Entries with parts and joints
----------
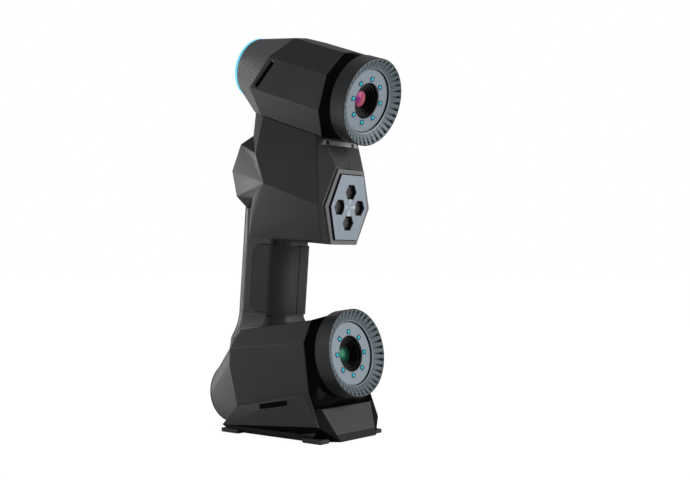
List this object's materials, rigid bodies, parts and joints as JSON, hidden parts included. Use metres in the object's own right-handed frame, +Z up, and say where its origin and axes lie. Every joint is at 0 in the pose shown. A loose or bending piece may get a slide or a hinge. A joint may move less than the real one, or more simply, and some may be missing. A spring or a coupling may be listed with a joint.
{
  "type": "handheld 3d scanner in dock",
  "caption": "Handheld two-camera laser scanner with ringed lenses, hexagonal laser window, keypad and grip, standing in a faceted dock.",
  "frame": {"origin": "middle of the footprint on the table, under the dock's feet", "axes": "+Z up, lenses face -Y, +X to the scanner's own left, x = 0 is the plane of symmetry"},
  "size_m": [0.0764, 0.1604, 0.311],
  "materials": {
    "dock_base": "matt",
    "dock": "fine matt moulded",
    "pads": "matt",
    "feet": "matt",
    "bracket": "satin grey",
    "screws": "blackened",
    "housing": "fine matt moulded",
    "laser_frame": "satin grey",
    "laser_plate": "satin pale",
    "laser_glass": "dark",
    "brass": "turned",
    "chassis": "cast",
    "board": "solder resist",
    "loom": "ribbon",
    "keypad": "gloss black",
    "scan_key": "matt",
    "keys": "matt",
    "grip": "soft touch",
    "status_light": "translucent",
    "socket": "satin",
    "bezel": "gloss black",
    "ring": "dark satin",
    "light_plate": "satin pale",
    "lamp": "clear",
    "barrel": "black",
    "lens_upper": "coated magenta",
    "module": "black",
    "rear_cover": "finely ribbed",
    "lens_lower": "coated green",
    "rear_cover_plain": "fine matt"
  },
  "bodies": {
    "dock": {"dock_base": "dock_base", "dock_left_panel": "dock", "dock_right_panel": "dock", "dock_front_panel": "dock", "cradle_pads": "pads", "dock_feet": "feet"},
    "scanner": {"bracket_plate": "bracket", "bracket_screws": "screws", "body_left_shell": "housing", "body_right_shell": "housing", "laser_frame": "laser_frame", "laser_plate": "laser_plate", "laser_windows": "laser_glass", "laser_modules": "brass", "laser_holder": "chassis", "main_board": "board", "chassis_spine": "chassis", "wiring_loom": "loom", "keypad_plate": "keypad", "keypad_board": "board", "handle_left_shell": "housing", "handle_right_shell": "housing", "grip_left": "grip", "grip_right": "grip", "housing_screws": "screws", "status_light_ring": "status_light", "upper_end_cap": "housing", "lower_end_cap": "housing", "cable_socket": "socket", "upper_head_housing": "housing", "upper_bezel": "bezel", "upper_lens_ring": "ring", "upper_light_plate": "light_plate", "upper_light_windows": "lamp", "upper_light_board": "board", "upper_lens_barrel": "barrel", "upper_front_lens": "lens_upper", "upper_camera_module": "module", "upper_rear_cover": "rear_cover", "lower_head_housing": "housing", "lower_bezel": "bezel", "lower_lens_ring": "ring", "lower_light_plate": "light_plate", "lower_light_windows": "lamp", "lower_light_board": "board", "lower_lens_barrel": "barrel", "lower_front_lens": "lens_lower", "lower_camera_module": "module", "lower_rear_cover": "rear_cover_plain"},
    "scan_key": {"scan_key": "scan_key"},
    "up_key": {"up_key": "keys"},
    "down_key": {"down_key": "keys"},
    "left_key": {"left_key": "keys"},
    "right_key": {"right_key": "keys"}
  },
  "joints": [
    {"name": "dock_lift", "type": "slide", "parent": "dock", "child": "scanner", "axis": [0, 0, 1], "range_m": [0, 0.06]},
    {"name": "scan_key_press", "type": "slide", "parent": "scanner", "child": "scan_key", "axis": [0, -0.9084, -0.4181], "range_m": [0, 0.0008], "stiffness_N_per_m": 300, "springref_m": -0.001},
    {"name": "up_key_press", "type": "slide", "parent": "scanner", "child": "up_key", "axis": [0, -0.9084, -0.4181], "range_m": [0, 0.0008], "stiffness_N_per_m": 300, "springref_m": -0.001},
    {"name": "down_key_press", "type": "slide", "parent": "scanner", "child": "down_key", "axis": [0, -0.9084, -0.4181], "range_m": [0, 0.0008], "stiffness_N_per_m": 300, "springref_m": -0.001},
    {"name": "left_key_press", "type": "slide", "parent": "scanner", "child": "left_key", "axis": [0, -0.9084, -0.4181], "range_m": [0, 0.0008], "stiffness_N_per_m": 300, "springref_m": -0.001},
    {"name": "right_key_press", "type": "slide", "parent": "scanner", "child": "right_key", "axis": [0, -0.9084, -0.4181], "range_m": [0, 0.0008], "stiffness_N_per_m": 300, "springref_m": -0.001}
  ]
}
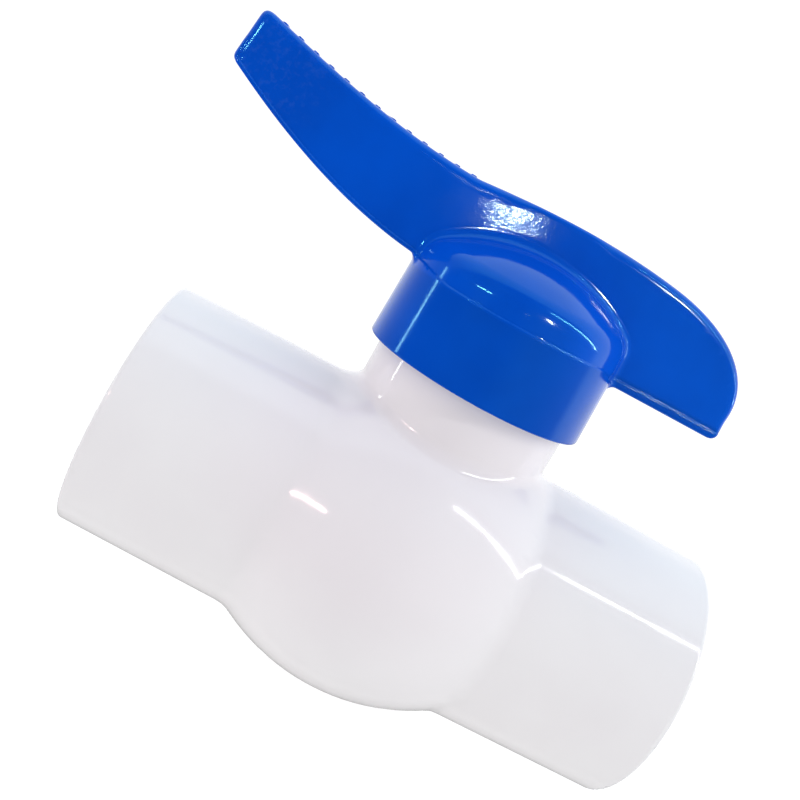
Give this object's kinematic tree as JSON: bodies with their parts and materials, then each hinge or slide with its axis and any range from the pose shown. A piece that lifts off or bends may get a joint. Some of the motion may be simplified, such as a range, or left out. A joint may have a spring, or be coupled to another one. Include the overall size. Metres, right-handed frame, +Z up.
{
  "type": "ball valve",
  "caption": "Compact plastic ball valve with plain solvent sockets for 50 mm pipe and a two-winged quarter-turn lever over a domed skirt.",
  "frame": {"origin": "centre of the ball, where the pipe axis meets the stem axis", "axes": "+X along the pipe towards the right socket, +Z up the stem, +Y away from the viewer of the front side"},
  "size_m": [0.1501, 0.0756, 0.1305],
  "materials": {
    "body_plastic": "glossy moulded white",
    "carrier_plastic": "satin moulded light grey",
    "seat_plastic": "waxy ivory",
    "seal_rubber": "matt black",
    "ball_plastic": "polished off-white",
    "stem_plastic": "satin moulded grey",
    "handle_plastic": "glossy moulded blue",
    "screw_steel": "bright stainless"
  },
  "bodies": {
    "valve_body": {"body": "body_plastic", "carrier_left": "carrier_plastic", "carrier_right": "carrier_plastic", "seat_left": "seat_plastic", "seat_right": "seat_plastic", "seat_cushion_left": "seal_rubber", "seat_cushion_right": "seal_rubber", "stem_gland": "carrier_plastic", "gland_oring": "seal_rubber"},
    "lever": {"handle": "handle_plastic", "stem": "stem_plastic", "thrust_washer": "seat_plastic", "stem_oring_lower": "seal_rubber", "stem_oring_upper": "seal_rubber", "handle_screw": "screw_steel", "lock_washer": "screw_steel", "screw_cap": "handle_plastic"},
    "ball": {"ball": "ball_plastic"}
  },
  "joints": [
    {"name": "lever_turn", "type": "hinge", "parent": "valve_body", "child": "lever", "pos_m": [0, 0, 0.045], "axis": [0, 0, 1], "range_deg": [-90, 0]},
    {"name": "ball_turn", "type": "hinge", "parent": "valve_body", "child": "ball", "pos_m": [0, 0, 0], "axis": [0, 0, 1], "range_deg": [-90, 0]}
  ],
  "couplings": [
    {"joint": "ball_turn", "follows": "lever_turn", "ratio": 1}
  ]
}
----------
Using the listing, say how many lines include the word "handed", and add nothing else.

Exercise result -> 2